One brokerage in particular, Cincinnati-based Total Quality Logistics (TQL) came under fire from the National Owner Operators Association (NOOA) when driver Gabriel Scott drove his truck to TQL’s headquarters with his reefer trailer spray painted, “TQL PAY ME MY $8000 I GOT BILLS TO PAY.”
Overdrive’s Alex Lockie interviewed Scott, who began his five-month crusade against TQL after a cargo claim was placed on a $2000 shipment. For Scott, he didn’t find out until after the fact. “I went to send the documents to my factoring company, and in my email the next day TQL said there’s a claim on the load,” Scott told Lockie. “The driver said the customer never said anything, so I called TQL and they said the customer claimed there’s a hole in my trailer the size an eagle can fly through.”
Scott sent photos and documentation to exonerate his driver but told Overdrive that TQL went radio silent. Scott added, “If it would have just been a $2,000 load, I probably wouldn’t have gone to TQL’s office,” he said. But “according to them, it’s the policy of TQL to not release owed money pertaining to the carrier until all claims are solved.”
Ironically for freight brokers, driver groups like NOOA who organize boycotts against brokers and fight for higher spot rates were accidentally helped by brokerage incompetence. Mike Boston president and CEO of NOOA started with a private Facebook Group called NOOA/Owner Operators/No Authority/New Authority after getting lowballed on rates.
Matt Cole of Overdrive recounts the story, writing, “That idea took hold in the last few weeks after conversations with representatives from J.B. Hunt’s Power-Only Carriers program, which Boston said was offering rates too low for him to move his trucks. An email thread between Boston and a J.B. Hunt rep featuring, discussions to that effect was inadvertently sent by the rep to his full carrier list — many of the unwitting recipients jumped quickly to Boston’s defense.”
Boston’s NOOA/Owner Operators/No Authority/New Authority Facebook group now has over 44,000 members at the time of writing.
Regarding potential impacts, “It depends.”
For trucking and carriers, the proposed rules could provide a stronger foundation for rate negotiations and help reduce instances of fraudulent practices or mistaken chargebacks. The increased transparency might allow carriers to make more informed decisions about which loads to accept and at what price.
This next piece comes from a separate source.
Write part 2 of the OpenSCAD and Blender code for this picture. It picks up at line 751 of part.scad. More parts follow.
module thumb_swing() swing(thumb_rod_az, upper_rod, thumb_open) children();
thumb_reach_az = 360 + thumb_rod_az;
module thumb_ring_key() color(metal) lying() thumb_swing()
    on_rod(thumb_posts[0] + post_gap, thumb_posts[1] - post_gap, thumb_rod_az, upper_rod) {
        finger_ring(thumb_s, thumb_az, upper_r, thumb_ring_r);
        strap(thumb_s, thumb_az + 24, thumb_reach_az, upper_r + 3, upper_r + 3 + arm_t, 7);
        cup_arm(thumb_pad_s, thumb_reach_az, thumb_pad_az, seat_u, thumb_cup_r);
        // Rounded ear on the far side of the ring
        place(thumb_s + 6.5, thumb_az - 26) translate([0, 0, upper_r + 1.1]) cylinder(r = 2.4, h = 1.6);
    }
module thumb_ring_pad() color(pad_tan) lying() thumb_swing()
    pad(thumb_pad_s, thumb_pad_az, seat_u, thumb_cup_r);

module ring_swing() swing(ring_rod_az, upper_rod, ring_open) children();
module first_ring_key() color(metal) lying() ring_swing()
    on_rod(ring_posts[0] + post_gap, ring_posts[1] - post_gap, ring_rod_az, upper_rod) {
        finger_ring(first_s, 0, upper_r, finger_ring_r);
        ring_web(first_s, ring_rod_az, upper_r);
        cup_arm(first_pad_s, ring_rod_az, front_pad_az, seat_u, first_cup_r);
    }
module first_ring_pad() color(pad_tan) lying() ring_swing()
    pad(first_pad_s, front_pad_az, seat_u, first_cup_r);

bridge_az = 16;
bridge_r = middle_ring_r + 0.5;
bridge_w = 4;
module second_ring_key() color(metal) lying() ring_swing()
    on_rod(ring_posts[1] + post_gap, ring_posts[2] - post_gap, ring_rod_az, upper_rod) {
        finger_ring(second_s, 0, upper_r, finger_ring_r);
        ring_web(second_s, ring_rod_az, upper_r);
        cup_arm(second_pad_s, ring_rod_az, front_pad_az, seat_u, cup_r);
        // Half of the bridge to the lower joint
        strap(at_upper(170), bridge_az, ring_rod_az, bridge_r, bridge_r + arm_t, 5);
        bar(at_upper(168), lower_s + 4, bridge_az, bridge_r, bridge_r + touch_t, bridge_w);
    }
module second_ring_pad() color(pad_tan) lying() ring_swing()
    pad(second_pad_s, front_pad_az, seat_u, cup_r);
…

Avery Vise, vice president of trucking for FTR wasn’t as optimistic. Vise told Overdrive that getting access to brokers’ financial agreements could result in a marginal upward pressure in spot rates but doubts that, “it would make a significant difference.”
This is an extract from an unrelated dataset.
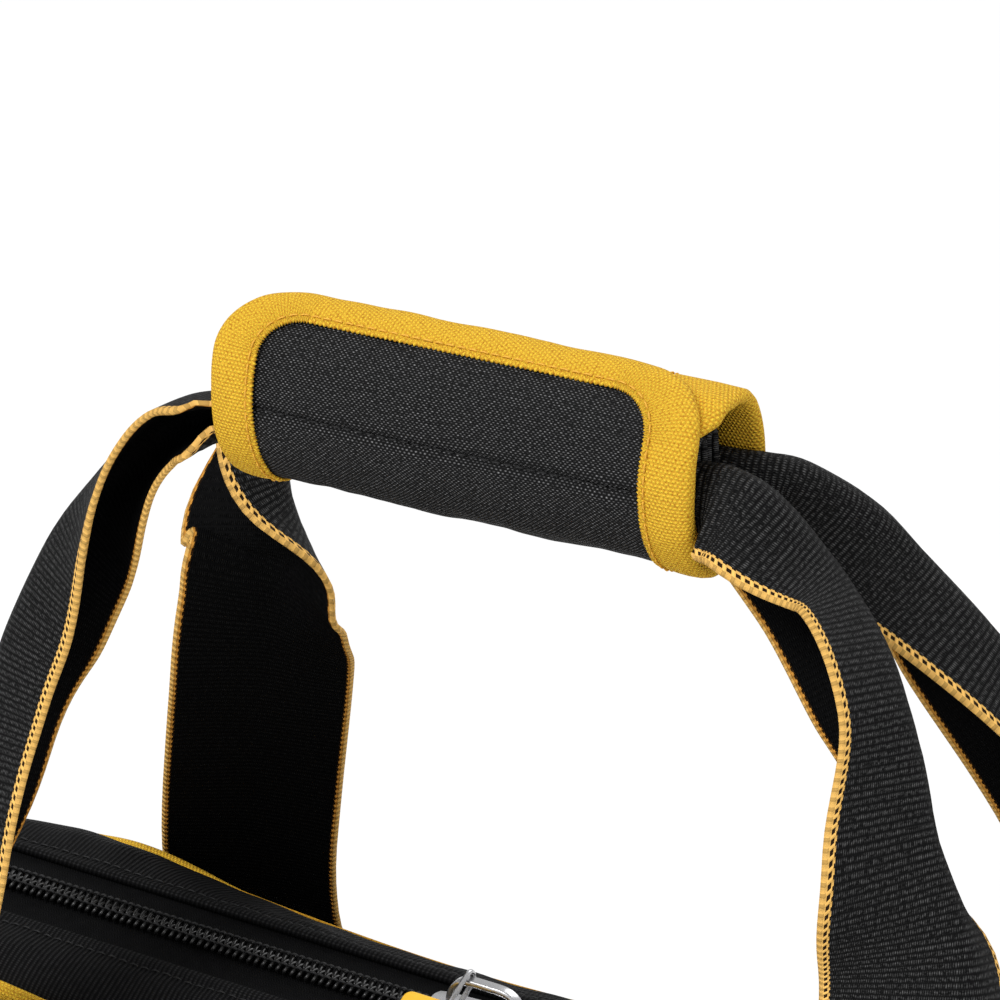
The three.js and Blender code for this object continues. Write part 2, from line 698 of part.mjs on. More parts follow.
const wrapLayer = (x0, x1, from, to, depthAt, thickness, steps) => {
  const outer = [];
  const inner = [];
  for (const x of [x0, x1]) {
    const outerRow = [];
    const innerRow = [];
    for (let j = 0; j <= steps; j += 1) {
      const degrees = from + (to - from) * j / steps;
      const depth = depthAt(degrees);
      outerRow.push(wrapPoint(x, degrees, depth));
      innerRow.push(wrapPoint(x, degrees, depth + thickness));
    }
    outer.push(outerRow);
    inner.push(innerRow);
  }
  return slab(outer, inner);
};

const flapDepth = TRIM + GAP;
const innerDepth = flapDepth + WRAP_PANEL + 2 * GRIP_TAPE + 3 * GAP;
const half = WRAP_LENGTH / 2;

// The sleeve runs from the bottom round the back and over the top,
// stepping inwards where the front flap lies over it
const sleeveDepth = (degrees) => {
  const share = Math.min(1, Math.max(0, (SLEEVE_STEP - 2 - degrees) / 50));
  return flapDepth + (innerDepth - flapDepth) * share;
};

const makeWrap = () => {
  const sleeve = wrapLayer(-half, half, INNER_END, SLEEVE_LOW, sleeveDepth, WRAP_PANEL, 24);
  addMesh(wrapFrame, 'wrap_sleeve', sleeve, CANVAS, 0.85);

  const flap = wrapLayer(-half, half, FLAP_LOW, FLAP_END, () => flapDepth, WRAP_PANEL, 20);
  addMesh(wrapFrame, 'wrap_flap', flap, CANVAS, 0.85);

  const trimShell = wrapLayer(-half, half, FLAP_LOW, FLAP_END, () => 0, TRIM, 20);
  const trimArc = TRIM_WIDTH / WRAP_HALF_DEPTH * 180 / Math.PI;
  const window = wrapLayer(
    -half + TRIM_WIDTH, half - TRIM_WIDTH, FLAP_LOW - 5, FLAP_END - trimArc, () => -1, TRIM + 2, 20,
  );
  addMesh(wrapFrame, 'flap_binding', cut(trimShell, window), YELLOW, 0.8);

  for (const [side, sign] of [['left', -1], ['right', 1]]) {
    const a = sign * half;
    const b = sign * (half - TRIM_WIDTH);
    const strip = wrapLayer(Math.min(a, b), Math.max(a, b), SLEEVE_STEP, SLEEVE_LOW, () => 0, TRIM, 12);
    addMesh(wrapFrame, `sleeve_binding_${side}`, strip, YELLOW, 0.8);
  }

  const stripHalf = half - TRIM_WIDTH;
  const hookDepth = flapDepth + WRAP_PANEL + GAP;
  const loopDepth = hookDepth + GRIP_TAPE + GAP;
  const tapeEnd = TAPE_START + TAPE_ARC;
  const hook = wrapLayer(-stripHalf, stripHalf, TAPE_START, tapeEnd, () => hookDepth, GRIP_TAPE, 4);
  addMesh(wrapFrame, 'hook_strip', hook, RUBBER, 0.95);
  const loop = wrapLayer(-stripHalf, stripHalf, TAPE_START, tapeEnd, () => loopDepth, GRIP_TAPE, 4);
  addMesh(wrapFrame, 'loop_strip', loop, RUBBER, 0.95);

  for (const [face, sign] of [['front', -1], ['rear', 1]]) {
    const near = sign * GAP;
    const far = sign * (GAP + GRIP_LAYERS);
    const grip = boxBetween(
      [-half, Math.min(near, far), -GRIP_HEIGHT / 2],
      [half, Math.max(near, far), GRIP_HEIGHT / 2],
    );
    addMesh(wrapFrame, `strap_grip_${face}`, grip, WEBBING, 0.75);
  }
};

makeBase();
makeWalls();
makeEnds();
makePiping();
makeZipper();
makeSliders();
makePockets();
makeStrapBases();
for (const [name, leg] of Object.entries(LEGS)) {
  makeLeg(name, leg);
}
makeWrap();

export default bag;
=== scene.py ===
# A zippered tool bag, dressed for its photograph: soft fabric panels with
# bound seams, a coil zipper with two sliders, sewn pockets, and ribbed
# webbing straps that a padded hand wrap holds together.
# Sizes are in millimetres and turn into metres when a mesh is made.

import math

import bpy
import numpy as np
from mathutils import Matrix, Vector, noise


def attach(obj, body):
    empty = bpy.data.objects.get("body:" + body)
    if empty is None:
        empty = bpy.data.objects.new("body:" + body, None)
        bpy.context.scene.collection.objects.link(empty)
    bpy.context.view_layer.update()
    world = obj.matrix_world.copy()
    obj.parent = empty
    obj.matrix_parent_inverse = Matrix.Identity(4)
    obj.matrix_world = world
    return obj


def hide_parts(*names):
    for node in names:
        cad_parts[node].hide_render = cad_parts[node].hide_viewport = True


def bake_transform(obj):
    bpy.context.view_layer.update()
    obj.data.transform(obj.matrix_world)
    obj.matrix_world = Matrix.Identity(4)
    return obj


MM = 0.001
SIDES = (("left", -1), ("right", 1))
FACES = (("front", -1), ("rear", 1))

# Bag body
HALF_LENGTH = 195.0
HALF_DEPTH = 100.0
PANEL = 3.0
WALL_LOW = 8.6
BEND_HEIGHT = 150.0
SEAM_HEIGHT = 238.0
SEAM_OFFSET = 37.4
INNER_END = 191.7
CORNER_STAND = 98.6
BINDING_SHEET = 0.7
END_BINDING_SHEET = 0.8
RIBBED_SHEET = 1.6

# Zipper
TAPE_TOP = 247.1
TAPE = 0.8
COIL_LOW = 247.3
COIL_HEIGHT = 2.95
COIL_PITCH = 2.1
COIL_OUTER = 3.7
COIL_WIRE = 0.5
COIL_OVERLAP = 0.75
BAND_TOP = 248.2
BAND_EDGE = 13.7

# Straps
STRAP_WIDTH = 45.0
STRAP = 1.7
STRAP_X = 140.0
STRAP_TOP = 148.0
STRAP_STAND = 1.3
CREASE = 4.0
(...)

Vise adds “No level of transparency trumps market conditions when it comes to rate setting. If carriers have low utilization, they will take loads at lower rates than they would prefer. Ultimately, brokers will pay the rates needed to get capacity when and where they need it, and if they do not need to pay more, they won’t.”
The impact on shippers remains a point of contention. FreightWaves’ John Kingston wrote, “Jeff Tucker, the CEO of 3PL Tucker Worldwide, said during the comment period that shippers do not want information on what they are getting charged for shipping to ‘get down to the carrier level, because shippers don’t want their competitors to know what they’re paying for freight.’”
The economic implications of the proposed rule are still being debated. While FMCSA believes that the cost of implementing these changes would be minimal for most brokers who already maintain electronic records, industry representatives argue that the administrative burden could be substantial.
For everyone else, the FMCSA encourages stakeholders across the industry to submit their feedback before the public comment period ends on January 21, 2025. Make your voice heard. Go to Regulations.gov and search for the docket number FMCSA-2023-0257 to find the specific rulemaking on broker transparency. You can then follow the instructions to submit your comment online.